The final stop of my book tour for Gay Travels in the Muslim World was to visit Aleppo's souq, the largest covered market in the Middle East, and connect with the owners of the oft-written Oscar Wilde Memorial Shop, run by a collection of gay Syrian uncles, cousins and nephews, leaving them copies of the book in both English and Arabic. They were hard to find, even with a map and detailed directions given to me by Mido, a friend in Damascus who has a gay Syrian travel website, but once I stumbled onto the cloth shop, colorfully standing out amidst the adjacent spice vendors, I was sure I was in the right place. All the more so when one of the salesmen, a young handsome man named Mohammed, walked out of the stand to greet me, including telling me, "sometimes they call me Oscar." I spent a few hours with them, sipping sweet tea and talking about my book tour in the region, and getting the scoop on gay tourism in Syria. In high season, Mohammed said that, "100 gay men will come to visit the shop each day. So many ask us to show them things in the city." He and his uncle proudly showed me various books and articles they had been featured in, saying the local Syrian vendors have no idea about their orientation. The write-ups might seem fun, but there is a dark side. Later, finding out we had been followed by the secret police on a visit to an ancient church, Mohammed had told me he had been detained because he was gay in the past, and his uncle, while gay, is also married, living a double life his wife knows nothing about. These were the kinds of stories I heard often during my two visits to Syria.
My time in Jordan was very brief, just a few days, and I stayed with my friends Mario and Mohammed who held a reading for me at their house. The first night, we went to Books@Cafe the fun and very friendly bar/restaurant/bookstore that is one of the best places for anyone to spend an evening in Amman. They don't currently stock my book, but plan to do so in the near future, in both English and in Arabic. The event here was small, but enthusiastic, with local gay bloggers, including Khaled from My Kali, an openly gay model and journalist, who plans to do a writeup of the event for his site. There were some local activists there as well, who keep a low profile. Jordan outwardly seems progressive to most Americans, especially with the beautiful, unveiled, Queen Rania as the public face of the country, and I think indeed it has a liberal side. (And I actually met the Queen in 2003, introduced as perhaps the first member of gay media to meet her at of all places, Jesus's baptism site on the Jordan River.) It also however has a repressive side, and many gay popular places have been shut down in recent years during a government crackdown. I have always found Jordan a wonderful place to visit, but this duality on gay issues throws an interesting twist into the place. It was a wonderful event however, with a very detailed discussion after, and I was sad to leave Jordan so quickly, taking a flight to Israel.

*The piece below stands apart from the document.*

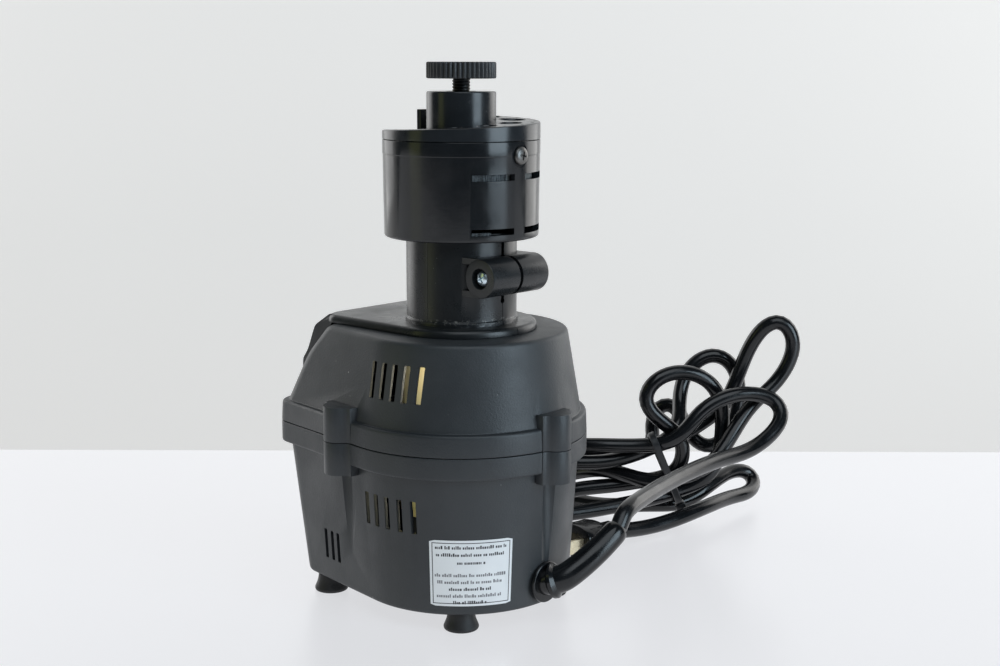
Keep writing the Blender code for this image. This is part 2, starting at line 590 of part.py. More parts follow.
def head_cap(parent, surface):
    boss_low = CAP_LOW - 1.5
    boss = [(9.6, boss_low), (BOSS_RADIUS, boss_low), (BOSS_RADIUS, BOSS_TOP), (6.8, BOSS_TOP), (6.8, 209.4),
            (3.9, 209.4), (3.9, 208.2), (9.6, 208.2)]
    cap = new_piece("head_cap", turned(boss, 32), surface, parent)
    skirt = tube(29.1, 26.4, 186, CAP_LOW + 0.8, 36)
    tab = block((-6.2, -27.6, CAP_LOW + 0.5), (-1.6, -24.9, 207.8))
    fuse(cap, ramp(), skirt, tab)
    guides = [disc(diameter / 2, 180, 212, 12, guide_centre(at)) for at, diameter in GUIDES]
    ways = []
    for angle in SIDE_SCREWS:
        out = (math.cos(math.radians(angle)), math.sin(math.radians(angle)), 0)
        ways.append(lying(disc(1.9, 24, 31, 12), out, (0, 0, SIDE_SCREW_HEIGHT)))
    cut(cap, merged(*guides), merged(*ways))


def head_screws(parent, surface):
    for number, angle in enumerate(SIDE_SCREWS, 1):
        out = (math.cos(math.radians(angle)), math.sin(math.radians(angle)), 0)
        outline = [(0, 27.2), (1.55, 27.2), (1.55, 32.3), (3.6, 32.3), (3.5, 33.2), (2.5, 33.9), (0, 34.2)]
        place = out, (0, 0, SIDE_SCREW_HEIGHT)
        screw = new_piece(f"head_screw_{number}", lying(turned(outline, 14), *place), surface, parent)
        upright = block((-0.5, -2.0, 33.1), (0.5, 2.0, 35))
        across = block((-2.0, -0.5, 33.1), (2.0, 0.5, 35))
        cut(screw, lying(upright, *place), lying(across, *place))


def head_inside(parent, felt, brass, steel):
    new_piece("dust_filter", sector(28.9, 27.3, 178.2, 185.3, 90, 84, 14), felt, parent)
    new_piece("adjuster_insert", tube(6.5, STEM_RADIUS + GAP, 209.8, BOSS_TOP - GAP, 20), brass, parent)
    new_piece("spindle_bush", tube(TUBE_INNER - GAP, 4.4, 150, 158, 28), steel, parent)


def spindle(parent, steel, stone):
    outline = [(0, 137), (2.9, 137), (2.9, 149.4), (4.0, 150.5), (4.0, 170.4), (9, 170.4), (9, 173.6), (4, 173.6),
               (4, 195.4), (5.0, 196.0), (5.0, 203.6), (0, 203.6)]
    new_piece("wheel_spindle", turned(outline, 20), steel, parent)
    wheel = [(4.3, 173.9), (24.2, 173.9), (25.2, 175), (25.2, 180.5), (11.5, 187), (4.3, 187)]
    new_piece("grinding_wheel", turned(wheel, 32), stone, parent)
    nut = new_piece("wheel_nut", prism(polygon(7.5, 6), 187.3, 191.5), steel, parent)
    cut(nut, disc(4.3, 180, 195, 20))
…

Israel turned out to be the biggest disappointment, and a surprise. It proved impossible, despite five months of pre-planning, to have an event in the country. I had strongly hoped to have one here, considering the amount of news coverage the book received in Israeli papers, and because one of the contributors, David Muller, is an Israeli citizen. The issue was not the gay one, but rather the conflict between Muslims and Jews. It was the only country in the region where I sensed anger at my visit. I was able to have a meeting with activists in the Tel Aviv Gay Center, and though it was a good meeting, it also made clear some of the issues in the country. One of the activists mentioned that any book which looks at Arabs and Muslims positively is automatically considered anti-Israel, and the activsists themselves had an argument about the wall and other issues. The Jerusalem Open House wanted nothing to do with the book, and an email from them makes me think they also completely misunderstood it. In spite of this, I have a lot of people to thank for trying to help me hold an event in Israel, especially my friend Russell Lord of Kenes Tours, which had been the official travel company of Jerusalem's World Pride in 2006, and the journalist Rachelle Kliger. Still, as polemical as Israel was, it was nice to reconnect with friends and simply be in such an ancient, storied place. It's ironic though how easy events were to plan for the book in Lebanon, Egypt and Jordan, and how impossible it was in Israel. I plan to revisit the country soon, and will try to see if the second time around, anything changes. I think it is also important to note that I blog only now on Israel because of the difficulty of visiting other parts of the Middle East if you've been there, and I also had lots of trouble at the airport in Israel, based on my visits to Lebanon and Syria. Still, as a friend says -- if you have been to Israel and try to visit the rest of the Middle East, they don't let you in. Israel might make your time at Ben Gurion airport a living hell, but at least they let you in eventually.
I've blogged about the rest of the events from my trip -- after this I went to Egypt where I had a fantastic event at El Balad books and spent a lot of time at the Cairo Book Fair. Though back in New York now, I am still hearing from young Egyptian journalists, some closeted, who had heard about my event and wished to cover it. For many though, they know that to simply write about Gay Travels in the Muslim World will bring about suspicion for them at work. After Egypt, I went back again to Beirut, and then on to Syria again to see Aleppo. I really did not want to leave the region but I had to.
It was an interesting journey, and I hope to visit the region again soon, including other parts I have never yet been to, Tunisia, Algeria, and other parts of the Gulf. Maybe I'll finally take up the offer from so many members of the Saudi Arabian government who have met me at book signings and asked if I am ever coming to Riyadh. We'll see what the future holds. In the meantime, I wait to see what random emails, articles and other contacts are introduced to me soon, as I prepare to work on Volume II of Gay Travels in the Muslim World. Thanks for being with me on this journey.